Concerning the Medal of Valor recipients, Jones said “these men acted with gallantry and valor in the face of grave danger when trapped for a second time against a strainer (a tree under water), out of sight and with no means of help immediately available, kept calm under pressure and protected the victim despite the danger to themselves.
“Jake single-handedly protected the victim, while maintaining the boat from being capsized and was able to free the motor and get it to an island shore. Without hesitation, Jason made the decision to swim to safety with full knowledge of the risk posed by the river conditions and the fact that if he should fail, no one would be able to save him. They performed in an exemplary manner, demonstrating a high degree of resourcefulness and courage.”
Jones stressed Monday night how dangerous the situation was, with the river level at 10 to 11 feet; “we don’t train over 6 feet.”
“Water is completely unforgiving and it never gives up,” Jones said.
“This was by far the most dangerous operation the Sidney fire department’s ever had,” Deputy Chief Cameron Haller said. He said firefighters who established training programs in earlier years made efforts such as the river rescue possible. He also thanked council and the citizens for making it possible for firefighters to have the equipment and training they need.
In the other incident, Campolo, who is a nurse and lives in Hilliard, was driving home after a visit in Sidney when she saw a man in peril as his car passed her auto. At that point, she parked her car and immediately began running down the street, yelling for help. After reaching his vehicle, she recognized the driver was having a grave medical event. At that point, Martin, Rhoades and Shaffer, who were attending football practice nearby, approached the vehicle, which was still in drive with its engine running and its doors locked. After they made multiple attempts to gain access to the man inside, they used a rock to break a window; they put the car in park and shut the engine off. The three men brought the victim to the sidewalk, where Campolo administered cardiopulmonary resuscitation. She continued CPR and assisted medics after they arrived until they placed a cardiac monitor on the victim and got it working.
“These lifesaving directions and treatments rendered unquestionably contributed to the successful resuscitation of this man,” Jones said in a news release.
Jones said Monday night the victim in this incident “is still up and walking around today.”
“It’s refreshing in today’s society we have fellow citizens like this,” Jones said after presenting the civilian awards.

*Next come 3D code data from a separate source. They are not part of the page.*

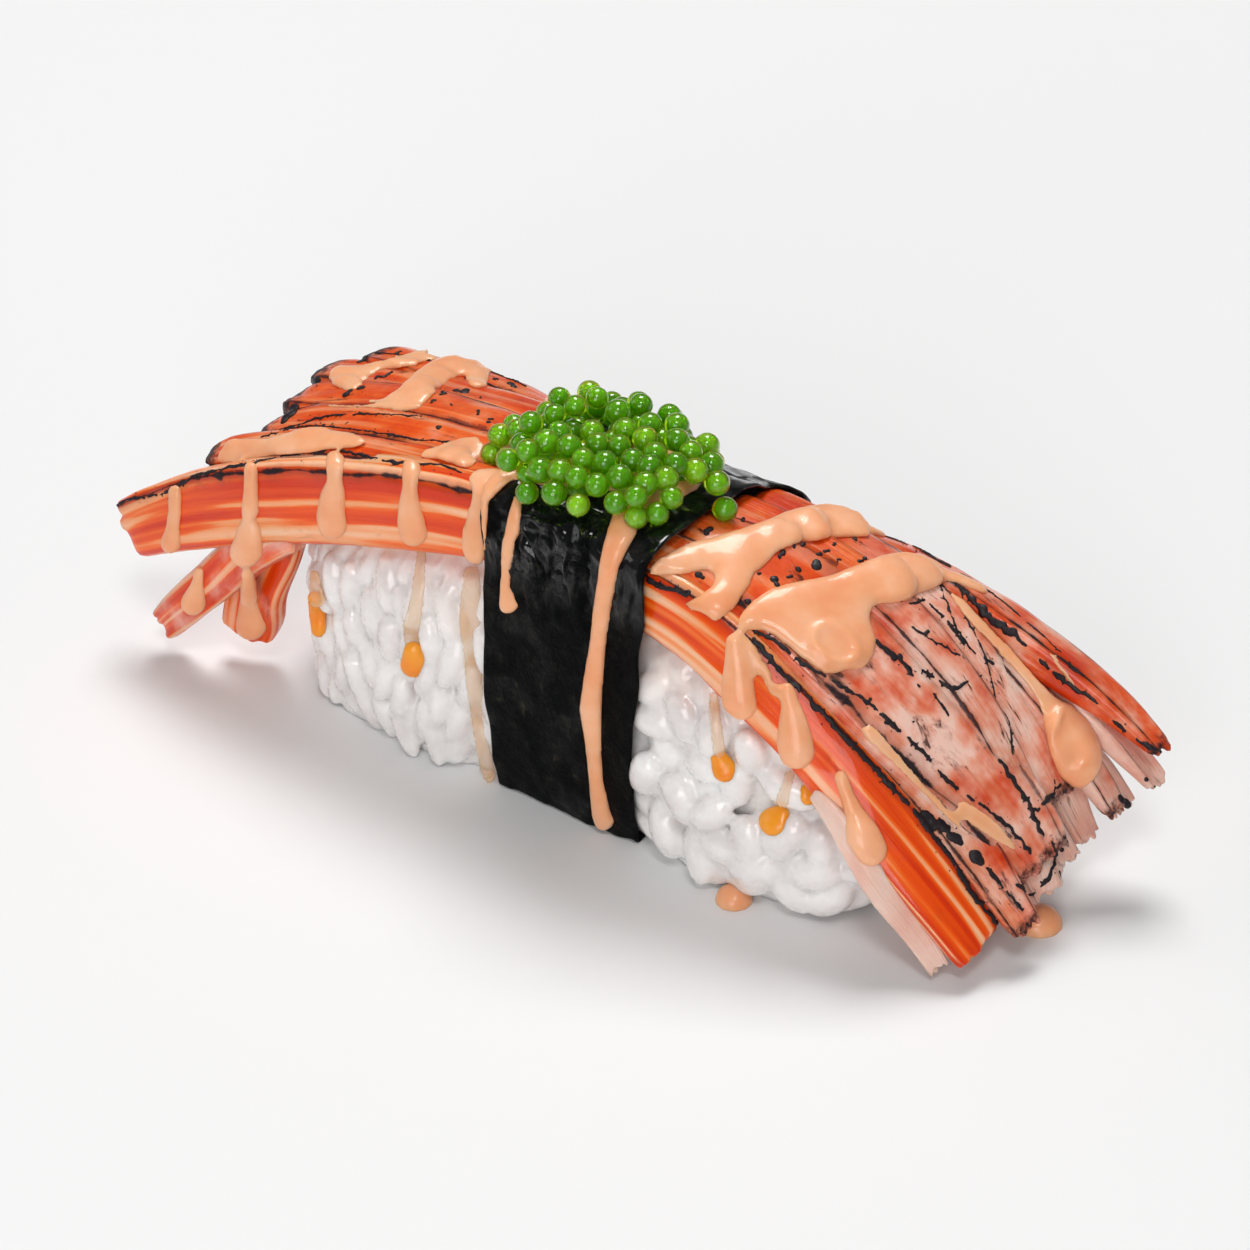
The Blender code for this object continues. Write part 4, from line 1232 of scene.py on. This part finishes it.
char = {
    "seed": 61, "step": 0.07, "voxel": 0.1,   # mm
    "gap": (0.07, -0.33),          # where a line breaks off: waves, and the level below which it does
    "drift": (0.16, 0.9),          # a line's wander: waves, and the share of its half width
    "width": (0.55, 0.8, 0.35, 0.5, 0.45),    # share of the half width, more between gaps, and its own waves
    "height": (0.07, 0.35),        # mm, and more for each mm of radius
    "crumbs": (0.22, 1.6, (0.06, 0.12)),      # how often beside a line, how far off, and radius, mm
    "blobs": 3, "blobSizes": (0.5, 0.85), "blobHeight": 0.14,   # of a blister
    "lines": [   # half width, then points in the photograph's pixels
        (2.2, [(117, 505), (127, 499), (160, 495), (185, 482), (197, 475), (230, 467), (250, 464), (277, 457),
               (307, 452), (340, 451), (365, 456), (390, 462), (415, 464), (440, 465), (462, 472)]),
        (1.6, [(262, 437), (290, 429), (310, 426), (337, 427), (360, 430), (390, 435), (420, 440), (450, 442)]),
        (1.8, [(280, 430), (297, 425), (322, 417), (340, 414), (362, 414), (390, 414), (422, 416)]),
        (7, [(283, 420), (298, 412)]), (5, [(296, 408), (308, 404)]), (5, [(345, 394), (364, 387)]),
        (4, [(196, 468), (208, 462)]), (3, [(228, 456), (236, 455)]), (5, [(308, 384), (320, 380)]),
        (3, [(326, 362), (338, 362)]), (4, [(358, 362), (366, 357)]), (4, [(372, 347), (386, 346)]),
        (3, [(376, 380), (393, 372)]), (3, [(396, 354), (408, 351)]),
        (2.4, [(754, 630), (780, 644), (803, 664), (834, 681), (863, 699), (883, 716), (909, 739), (929, 759),
               (946, 779), (963, 793), (989, 810), (1009, 827), (1031, 853)]),
        (3.0, [(754, 639), (780, 670), (803, 693), (826, 716), (849, 741), (871, 764), (894, 790), (917, 813),
               (934, 836), (954, 861), (969, 890), (991, 916), (1014, 944)]),
        (5.0, [(925, 815), (946, 830), (969, 850), (986, 867)]),
        (2.0, [(986, 867), (1000, 884), (1020, 907), (1029, 927)]),
        (2.6, [(1000, 759), (1014, 781), (1029, 804), (1043, 836)]),
        (1.4, [(934, 570), (957, 630), (974, 653), (994, 664)]), (2.2, [(946, 573), (971, 599)]),
        (4.2, [(971, 599), (991, 619), (1014, 633)]),
        (2.6, [(1014, 633), (1031, 653), (1054, 673), (1077, 690), (1100, 704), (1114, 721), (1134, 739),
               (1157, 750), (1171, 761)]), (1.8, [(877, 524), (900, 539), (923, 550), (951, 567)]),
        (3.5, [(877, 641), (894, 659)]), (3.0, [(900, 656), (920, 687)]),
        (2.4, [(923, 670), (954, 690), (969, 681)]), (2.2, [(934, 693), (949, 716)]),
        (1.8, [(906, 624), (934, 641), (960, 656)]), (2.0, [(896, 606), (925, 600)]),
        (2.0, [(930, 604), (950, 624), (964, 645)]), (3.0, [(1037, 810), (1054, 793), (1060, 784)]),
        (2.0, [(1017, 884), (1031, 896), (1049, 879), (1057, 853), (1051, 841)]), (4.0, [(1062, 850), (1068, 860)]),
        (4.0, [(1118, 797), (1128, 806)]), (3.0, [(1146, 780), (1156, 786)]), (4.0, [(1160, 757), (1172, 762)]),
        (3.0, [(649, 580), (663, 587), (689, 593)]), (1.4, [(640, 570), (650, 578)]),
    ],
    "blisters": [   # x, y, radius in pixels
        (462, 392, 7), (442, 394, 4), (432, 401, 4), (477, 380, 5), (512, 384, 6), (467, 379, 3), (497, 379, 4),
        (415, 396, 3), (395, 401, 3), (490, 420, 4), (477, 412, 3), (437, 427, 4), (452, 405, 2), (480, 398, 2),
        (774, 583, 6), (789, 576, 4), (800, 569, 4), (817, 564, 7), (780, 556, 3), (803, 544, 4), (820, 553, 4),
        (783, 553, 4), (794, 546, 3), (826, 551, 3), (709, 531, 5), (743, 521, 4), (700, 576, 5), (746, 603, 4),
        (863, 561, 4), (854, 539, 3), (849, 533, 2), (834, 545, 3), (812, 538, 2), (838, 560, 3), (760, 575, 3),
        (887, 721, 3), (927, 634, 3), (902, 600, 3), (913, 722, 2), (980, 676, 2), (846, 690, 3), (870, 700, 3)],
    # torched edges on the side that the photograph doesn't show: half width, x and y in mm
    "behind": [
        (0.16, [(-38, 11.2), (-30, 10.6), (-22, 9.9)]), (0.14, [(12, 11.2), (22, 12.0), (32, 12.6), (43, 13.0)]),
        (0.12, [(-37, 6.9), (-28, 7.0), (-20, 6.4)]), (0.12, [(16, 6.6), (27, 7.2), (37, 7.6)]),
    ],
}


def lineStamps(tree, pick, half, start, end, caster, pitch):
    (x0, y0), (x1, y1) = start, end
    often, far, crumbs = char["crumbs"]
    least, more, level, uneven, waves = char["width"]
    low, slope = char["height"]
    length = math.hypot(x1 - x0, y1 - y0)
    count = max(2, int(length / (char["step"] * pitch)))
    stamps = []
    for k in range(count):
        t = k / count
        x, y = lerp(x0, x1, t), lerp(y0, y1, t)
        spot = Vector((x, y, 0)) * 11.5 / pitch
        gap = noise.noise(spot * char["gap"][0])
        if gap < char["gap"][1]:
            continue
        drift = noise.noise(spot * char["drift"][0] + Vector((7, 3, 0))) * half * char["drift"][1]
        wide = least + more * max(0.0, gap + level) + uneven * noise.noise(spot * waves)
        spots = [(drift, max(crumbs[0], wide * half / pitch))]
        if pick.random() < often:
            spots.append((drift + pick.gauss(0, far) * half, pick.uniform(*crumbs)))
        for off, size in spots:
            way = caster(x - (y1 - y0) / length * off, y + (x1 - x0) / length * off)
            place, normal, face, distance = tree.ray_cast(*way)
            if place is not None:
                stamps.append(stampAt(place, normal, size, low + slope * size))
    return stamps


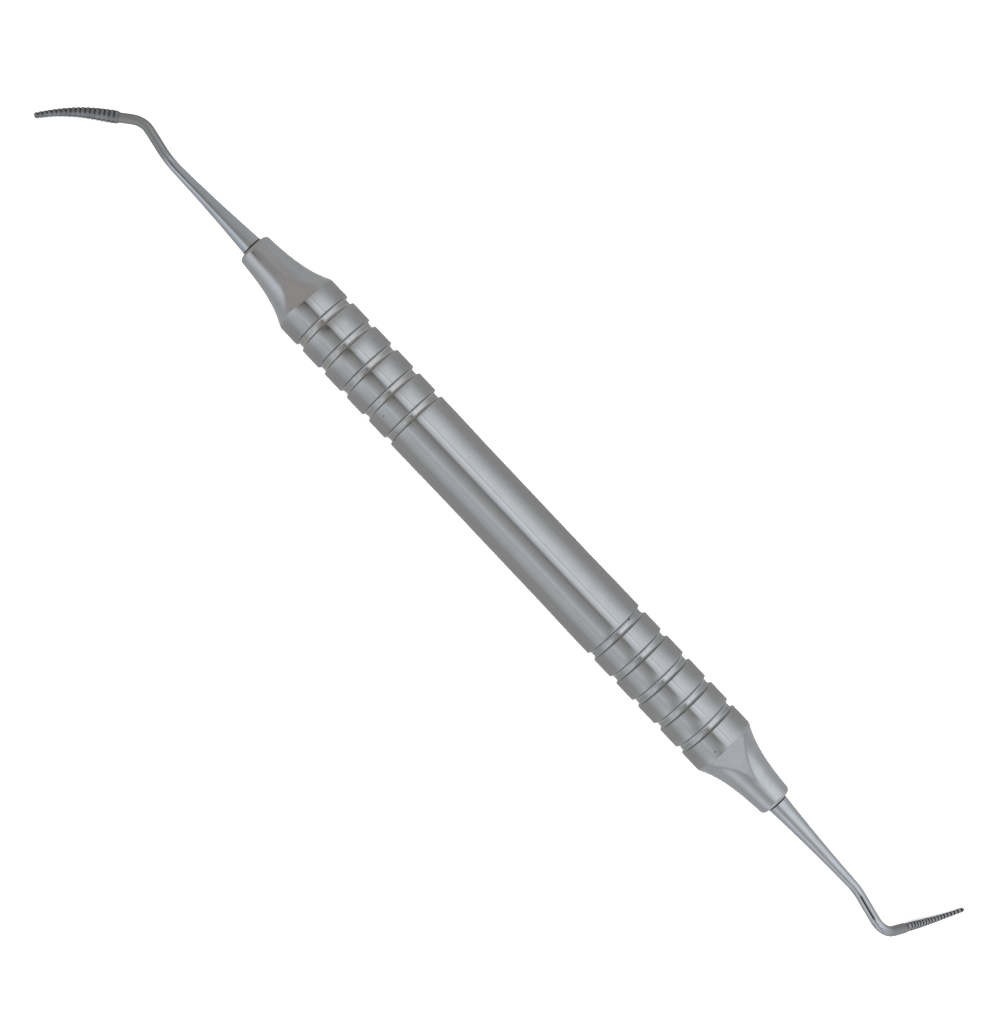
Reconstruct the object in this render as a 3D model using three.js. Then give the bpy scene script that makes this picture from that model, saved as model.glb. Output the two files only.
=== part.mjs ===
// Double-ended periodontal file of the hand scaler family.
//
// A hollow steel handle lies along X, with its middle above the origin and the plane it rests on at Z = 0.
// The handle is three pieces: a plain tube and two grooved ends that end in a flared nose. A forged working
// end is pressed into each nose: a tapered shank, two bends and a curved oval blade with cross-cut ridges.
// Millimetres, +Z up.

import * as THREE from 'three';
import { mergeVertices } from 'three/addons/utils/BufferGeometryUtils.js';

// ---------------------------------------------------------------- handle

const HANDLE_RADIUS = 5;
const HANDLE_SIDES = 36;
const JOINT_X = 20.85; // where the tube meets a grip end, inside the innermost groove
const JOINT_GAP = 0.05;
const TUBE_WALL = 0.8;
const GRIP_WALL = 1.4;
const GRIP_BORE_END_X = 39.5; // end of the wide bore, counted from the middle of the handle
const SPIGOT_LENGTH = 8;
const SPIGOT_CLEARANCE = 0.05;

const GROOVE_COUNT = 5;
const FIRST_GROOVE_X = 21.15;
const GROOVE_PITCH = 4.585;
const GROOVE_HALF_WIDTH = 0.66;
const GROOVE_DEPTH = 0.46;
const GROOVE_STEPS = 4;

const GRIP_END_X = 43.5; // where the cylinder stops and the nose starts
const NOSE_END_X = 54.4;
const NOSE_SMALL_RADIUS = 2.38; // radius that the flare tends to
const NOSE_FLARE_LENGTH = 4.6; // distance in which the flare shrinks to 1/e
const NOSE_STEPS = 9;
const NOSE_ROUNDING = 0.6;
const NOSE_ROUNDING_STEPS = 3;

// ---------------------------------------------------------------- working ends

const TANG_LENGTH = 12;
const TANG_RADIUS = 1.6;
const TANG_CHAMFER = 0.3;
const TANG_CLEARANCE = 0.1;
const NECK_RADIUS = 0.75; // the shank's thin part
const SHANK_TAPER_LENGTH = 17.5;
const SHANK_TAPER_POWER = 1.6;
const ROD_SIDES = 12;
const ROD_STEP = 1.6; // longest distance between two sections of the rod
const TURN_STEP = THREE.MathUtils.degToRad(11); // largest turn between two sections

const TOOTH_COUNT = 17;
const TOOTH_PITCH = 0.69;
const TOOTH_DEPTH = 0.22; // share of the blade's half thickness
const BLADE_STUB = 0.8; // smooth stub past the last ridge
const BLADE_HALF_THICKNESS = [1.01, 0.475]; // at the first ridge and at the tip
const BLADE_HALF_WIDTH = [0.64, 0.32];
const BLADE_START_LENGTH = 0.35; // from the round neck to the first ridge
const TIP_ROUNDING = 0.35;
const TIP_ANGLES = [0, 40, 72]; // sections of the rounded end, in degrees

// Each route is a chain of moves along the rod's centre line. A bend turns the heading by `turn` degrees
// towards the direction that stands at `towards` degrees around the handle, from +Y through +Z.
const LEFT_END = {
  side: -1,
  route: [
    { straight: TANG_LENGTH },
    { turn: 0.8, radius: 40, towards: 203 },
    { straight: 14.8 },
    { turn: 12.2, radius: 19, towards: 23 },
    { straight: 3 },
    { turn: 49.4, radius: 3.5, towards: 203 },
    { straight: 4.9 },
    { turn: 20.6, radius: 26.7, towards: 223 },
  ],
};
const RIGHT_END = {
  side: 1,
  route: [
    { straight: TANG_LENGTH },
    { turn: 0.7, radius: 40, towards: 203 },
    { straight: 15.4 },
    { turn: 19.4, radius: 7, towards: 153.5 },
    { straight: 3.76 },
    { turn: 82.1, radius: 2.5, towards: -26.5 },
    { straight: 5.6 },
    { turn: 20.6, radius: 26.7, towards: 64 },
  ],
};

// ---------------------------------------------------------------- materials

const tubeSteel = new THREE.MeshStandardMaterial({ color: 0xa3a6a8, roughness: 0.34, metalness: 1 });
const gripSteel = new THREE.MeshStandardMaterial({ color: 0x9fa2a4, roughness: 0.32, metalness: 1 });
const tipSteel = new THREE.MeshStandardMaterial({ color: 0x909498, roughness: 0.3, metalness: 1 });

// ---------------------------------------------------------------- turned pieces

// A turned piece from a closed profile of [x, radius] points, listed clockwise with x to the right.
// The polygon of each section lies outside the true circle and has one side facing straight down.
function turned(profile) {
  const corner = 1 / Math.cos(Math.PI / HANDLE_SIDES);
  const points = profile.map(([x, radius]) => new THREE.Vector2(radius * corner, x));
  points.push(points[0].clone());
  const geometry = new THREE.LatheGeometry(points, HANDLE_SIDES, Math.PI / HANDLE_SIDES);
  geometry.rotateZ(-Math.PI / 2);
  return geometry;
}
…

The Department of Fire & Emergency Services’ Awards Program has been in existence since 1992. The purpose of the program is to publicly and officially recognize members of the department and community who distinguish themselves by virtue of their actions or who otherwise have contributed to the success of the department or the safety of our citizens. The Awards program recognizes such acts of valor or other lifesaving actions, distinguished performance of commendable actions or activities, and individuals or organizational activities that benefit the department in carrying out its mission.